▶ **DIRECTION**: Copy exactly, please, the lines of the data from its start through the line containing "return best".

▶ **AVAILABLE DATA**:
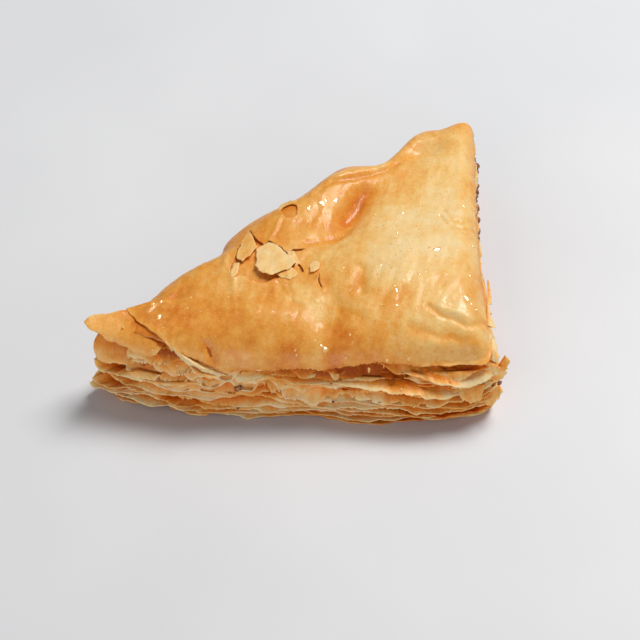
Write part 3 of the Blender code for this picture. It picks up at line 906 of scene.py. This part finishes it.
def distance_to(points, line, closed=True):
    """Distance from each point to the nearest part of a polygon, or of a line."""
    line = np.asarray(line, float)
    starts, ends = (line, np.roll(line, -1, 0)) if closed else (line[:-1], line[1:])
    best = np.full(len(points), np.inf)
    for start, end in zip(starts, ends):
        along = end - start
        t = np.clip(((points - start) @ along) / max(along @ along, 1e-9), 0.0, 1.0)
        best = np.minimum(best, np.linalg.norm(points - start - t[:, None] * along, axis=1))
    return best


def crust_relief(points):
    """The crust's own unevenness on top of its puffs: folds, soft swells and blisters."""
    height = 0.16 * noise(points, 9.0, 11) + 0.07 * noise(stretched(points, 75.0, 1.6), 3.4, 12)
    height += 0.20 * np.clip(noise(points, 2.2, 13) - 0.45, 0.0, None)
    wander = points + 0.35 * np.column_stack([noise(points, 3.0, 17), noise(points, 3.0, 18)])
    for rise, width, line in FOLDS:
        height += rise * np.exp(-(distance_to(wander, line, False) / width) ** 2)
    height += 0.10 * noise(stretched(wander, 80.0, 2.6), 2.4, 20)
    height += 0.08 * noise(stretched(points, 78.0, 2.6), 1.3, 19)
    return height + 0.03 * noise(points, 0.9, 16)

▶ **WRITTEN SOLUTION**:
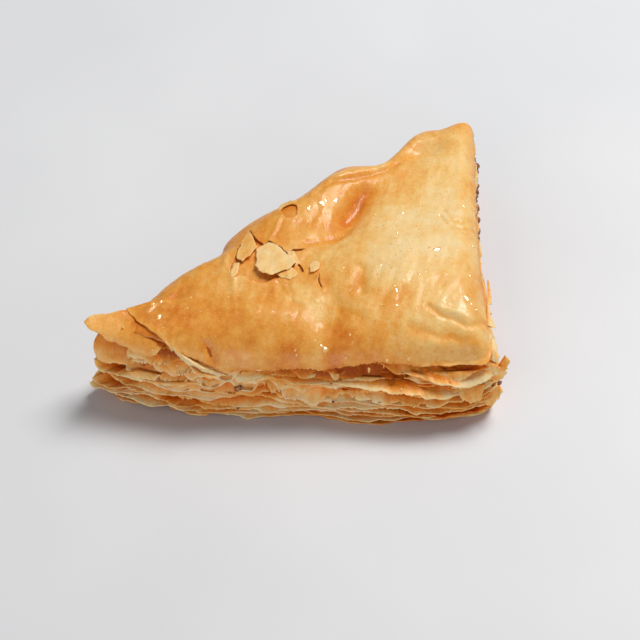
Write part 3 of the Blender code for this picture. It picks up at line 906 of scene.py. This part finishes it.
def distance_to(points, line, closed=True):
    """Distance from each point to the nearest part of a polygon, or of a line."""
    line = np.asarray(line, float)
    starts, ends = (line, np.roll(line, -1, 0)) if closed else (line[:-1], line[1:])
    best = np.full(len(points), np.inf)
    for start, end in zip(starts, ends):
        along = end - start
        t = np.clip(((points - start) @ along) / max(along @ along, 1e-9), 0.0, 1.0)
        best = np.minimum(best, np.linalg.norm(points - start - t[:, None] * along, axis=1))
    return best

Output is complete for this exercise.